Todas son explicaciones que buscan justificar por qué no estamos en sintonía con los ideales de belleza que vemos en publicidades, series y redes sociales. Palabras que naturalizan algo que no debería ser así. Agresiones disfrazadas de consejos que se hacen de buena onda: “Te lo digo por tu bien, no quedás bien así”. “Te haría bien bajar de peso”. “Tapate un poquito así no se te ven esos pelos”.
Los comentarios irritan. Pueden llegar a ser dolorosos. Y tienen lugar en las situaciones más cotidianas. Por ejemplo: Una mujer va a trabajar. Sale a la mañana de su casa, camina por la calle y recibe la primera opinión no pedida sobre su persona. Alguien pasa y le dice que está gordita pero que igual es sexy. Sigue caminando, porque ya tiene incorporado como algo normal escuchar este tipo de comentarios.
En la oficina, a la hora del almuerzo, el tema de conversación de un grupo de mujeres son los tratamientos de belleza. La gran mayoría de las presentes utiliza distintos métodos para combatir las arrugas, la celulitis y la flacidez. Hablan como si una no pudiera pensar en una belleza real, sin máscaras.
¿Qué podría haber de malo en las arrugas o en las estrías? Solo son un signo del paso del tiempo y de los cambios en el cuerpo. Pero para muchas, dejarlas a la vista es casi un delito. “Vos te podrías poner un poco de botox, ya se te están marcando mucho las patas de gallo”, dice una compañera. Otra aconseja sobre la importancia de un peso saludable: “Te puedo recomendar una nutricionista”. Y una se queda pensando que hay algo en su cuerpo que está mal, ¿por qué si no alguien estaría pensando en recomendarme una nutricionista?
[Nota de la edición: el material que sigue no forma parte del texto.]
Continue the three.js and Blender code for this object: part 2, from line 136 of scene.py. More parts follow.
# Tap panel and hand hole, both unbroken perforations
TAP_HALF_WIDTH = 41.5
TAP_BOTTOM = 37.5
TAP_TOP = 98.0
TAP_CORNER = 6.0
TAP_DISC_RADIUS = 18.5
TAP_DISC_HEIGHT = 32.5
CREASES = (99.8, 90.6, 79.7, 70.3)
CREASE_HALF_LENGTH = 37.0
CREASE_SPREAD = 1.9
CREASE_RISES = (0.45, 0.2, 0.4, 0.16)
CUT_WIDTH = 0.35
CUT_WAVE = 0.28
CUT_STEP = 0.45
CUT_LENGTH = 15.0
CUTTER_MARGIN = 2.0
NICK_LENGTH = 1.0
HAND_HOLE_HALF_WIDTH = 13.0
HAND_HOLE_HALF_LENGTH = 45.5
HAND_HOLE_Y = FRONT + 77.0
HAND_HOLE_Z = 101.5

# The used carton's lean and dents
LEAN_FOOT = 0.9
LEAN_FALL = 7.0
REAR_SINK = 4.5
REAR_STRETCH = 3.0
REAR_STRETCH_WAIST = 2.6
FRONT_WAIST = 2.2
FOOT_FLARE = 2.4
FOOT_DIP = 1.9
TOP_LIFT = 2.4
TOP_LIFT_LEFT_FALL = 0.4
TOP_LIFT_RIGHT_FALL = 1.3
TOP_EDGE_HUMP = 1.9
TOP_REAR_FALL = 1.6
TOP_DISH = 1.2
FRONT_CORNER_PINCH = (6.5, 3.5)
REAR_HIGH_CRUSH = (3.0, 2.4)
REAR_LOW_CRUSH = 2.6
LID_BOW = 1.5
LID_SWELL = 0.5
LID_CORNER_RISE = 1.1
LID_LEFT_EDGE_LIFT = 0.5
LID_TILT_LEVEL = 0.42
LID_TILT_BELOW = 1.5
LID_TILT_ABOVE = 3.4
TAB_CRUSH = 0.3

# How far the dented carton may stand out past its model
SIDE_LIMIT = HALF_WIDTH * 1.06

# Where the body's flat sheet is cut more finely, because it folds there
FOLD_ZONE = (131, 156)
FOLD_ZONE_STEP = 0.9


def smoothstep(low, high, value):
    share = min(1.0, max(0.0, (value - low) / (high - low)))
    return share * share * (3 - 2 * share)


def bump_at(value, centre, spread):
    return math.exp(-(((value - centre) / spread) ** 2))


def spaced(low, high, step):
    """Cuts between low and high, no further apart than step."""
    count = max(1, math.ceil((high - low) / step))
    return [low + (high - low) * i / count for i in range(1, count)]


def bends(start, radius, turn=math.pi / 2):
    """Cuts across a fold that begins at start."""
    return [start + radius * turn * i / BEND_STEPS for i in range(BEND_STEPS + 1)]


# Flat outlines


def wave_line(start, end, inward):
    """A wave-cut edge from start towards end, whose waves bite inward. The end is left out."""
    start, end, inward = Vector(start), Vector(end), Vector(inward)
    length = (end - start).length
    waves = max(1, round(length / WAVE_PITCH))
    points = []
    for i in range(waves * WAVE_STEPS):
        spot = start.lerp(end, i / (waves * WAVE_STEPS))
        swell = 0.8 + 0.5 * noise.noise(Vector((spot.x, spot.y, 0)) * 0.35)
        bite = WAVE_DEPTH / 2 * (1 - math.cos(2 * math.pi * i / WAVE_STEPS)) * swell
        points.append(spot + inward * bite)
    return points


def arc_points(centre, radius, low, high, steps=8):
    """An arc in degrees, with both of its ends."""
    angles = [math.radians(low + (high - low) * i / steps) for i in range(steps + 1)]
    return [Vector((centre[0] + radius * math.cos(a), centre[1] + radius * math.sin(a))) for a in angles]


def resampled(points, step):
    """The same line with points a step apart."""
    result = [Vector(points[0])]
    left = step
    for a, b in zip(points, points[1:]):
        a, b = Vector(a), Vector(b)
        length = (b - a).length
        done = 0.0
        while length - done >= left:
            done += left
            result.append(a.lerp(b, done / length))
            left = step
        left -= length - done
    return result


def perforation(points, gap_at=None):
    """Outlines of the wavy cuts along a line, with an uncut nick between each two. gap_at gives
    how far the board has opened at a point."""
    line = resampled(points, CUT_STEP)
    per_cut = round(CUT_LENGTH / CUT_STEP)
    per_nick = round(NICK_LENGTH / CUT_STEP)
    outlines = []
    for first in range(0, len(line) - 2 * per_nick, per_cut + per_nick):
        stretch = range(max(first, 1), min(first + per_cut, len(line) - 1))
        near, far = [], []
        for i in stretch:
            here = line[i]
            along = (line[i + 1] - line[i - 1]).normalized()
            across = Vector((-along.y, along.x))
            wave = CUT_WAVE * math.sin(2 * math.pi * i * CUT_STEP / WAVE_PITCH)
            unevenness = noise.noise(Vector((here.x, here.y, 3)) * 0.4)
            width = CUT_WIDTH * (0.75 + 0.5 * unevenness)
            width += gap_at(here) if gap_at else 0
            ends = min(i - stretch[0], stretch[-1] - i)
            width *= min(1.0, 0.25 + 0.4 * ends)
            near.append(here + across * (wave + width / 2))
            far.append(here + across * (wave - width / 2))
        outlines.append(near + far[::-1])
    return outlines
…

Otra parte de la conversación hace que nuestra protagonista imaginaria entre en un estado de preocupación. Hablan sobre la depilación definitiva. Ella recuerda que en ese momento tiene muchos pelos en las axilas. El alivio llega cuando se da cuenta de que tiene puesta una remera con mangas que los tapan. Pero al rato vuelve la misma pregunta, ¿debería preocuparme por esto? Si para mí es lo mismo. Al parecer, para muchas personas es muy relevante la cantidad de pelo que el otro tiene en la piel.
Después del trabajo, una tarea de alto riesgo: comprar ropa. La misma mujer entra a un local en un shopping y no llega a mirar absolutamente nada. “No tenemos talles para vos acá”, le dice la vendedora, con una sonrisa. Agrega que no la quiere hacer perder el tiempo. Ella se va del negocio sin probarse ninguna prenda. La escena se repite en otros locales, de los cuales prácticamente es echada. Seguramente las vendedoras no se pusieron a pensar sobre el poder de sus palabras. Pero la realidad es que estas pueden hacer que la existencia de alguien se convierta en un calvario.
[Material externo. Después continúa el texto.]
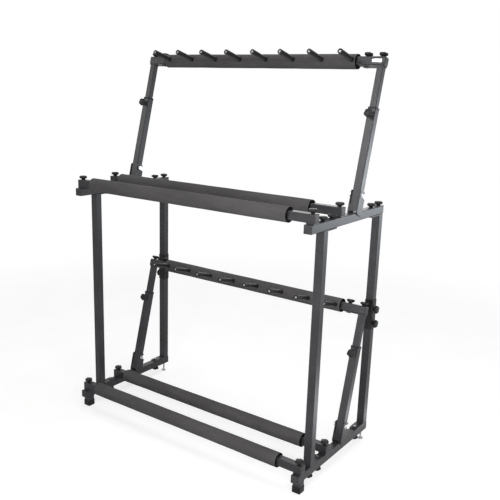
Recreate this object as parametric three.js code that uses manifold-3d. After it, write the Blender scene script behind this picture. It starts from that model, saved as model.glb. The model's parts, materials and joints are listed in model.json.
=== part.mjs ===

¿Nos detenemos a reflexionar cuántas veces hacemos comentarios así en nuestra vida? Opiniones no pedidas sobre cuerpos, estilos de vestir, peinados. ¿Sabemos cuánto mal podemos generar en el otro con estos comentarios? Incluso con esos que creemos que son “positivos”. El clásico “estás más flaca”, dicho como un elogio, sin siquiera saber las circunstancias que hicieron que la persona baje de peso. ¿Por qué lo decimos como una felicitación? ¿Estaba mal que antes pesara más?
Los comentarios nos afectan. Nos impiden sentirnos felices con lo que somos, sin necesidad de demostrar nada. No dan lugar a la espontaneidad y dinamitan nuestra autoestima. Nos irrita que nos limiten, que nos quieran imponer estereotipos supuestamente bellos, cuando la belleza real pasa por otro lado.
Cada vez somos más conscientes de estas imposiciones establecidas por la sociedad, y llegó el momento de reflexionar para estar más atentos a las palabras que decimos a los demás. Una frase puede cambiar el mundo de otro. El poder de destruir con críticas negativas o de construir con palabras amables está en nuestras manos.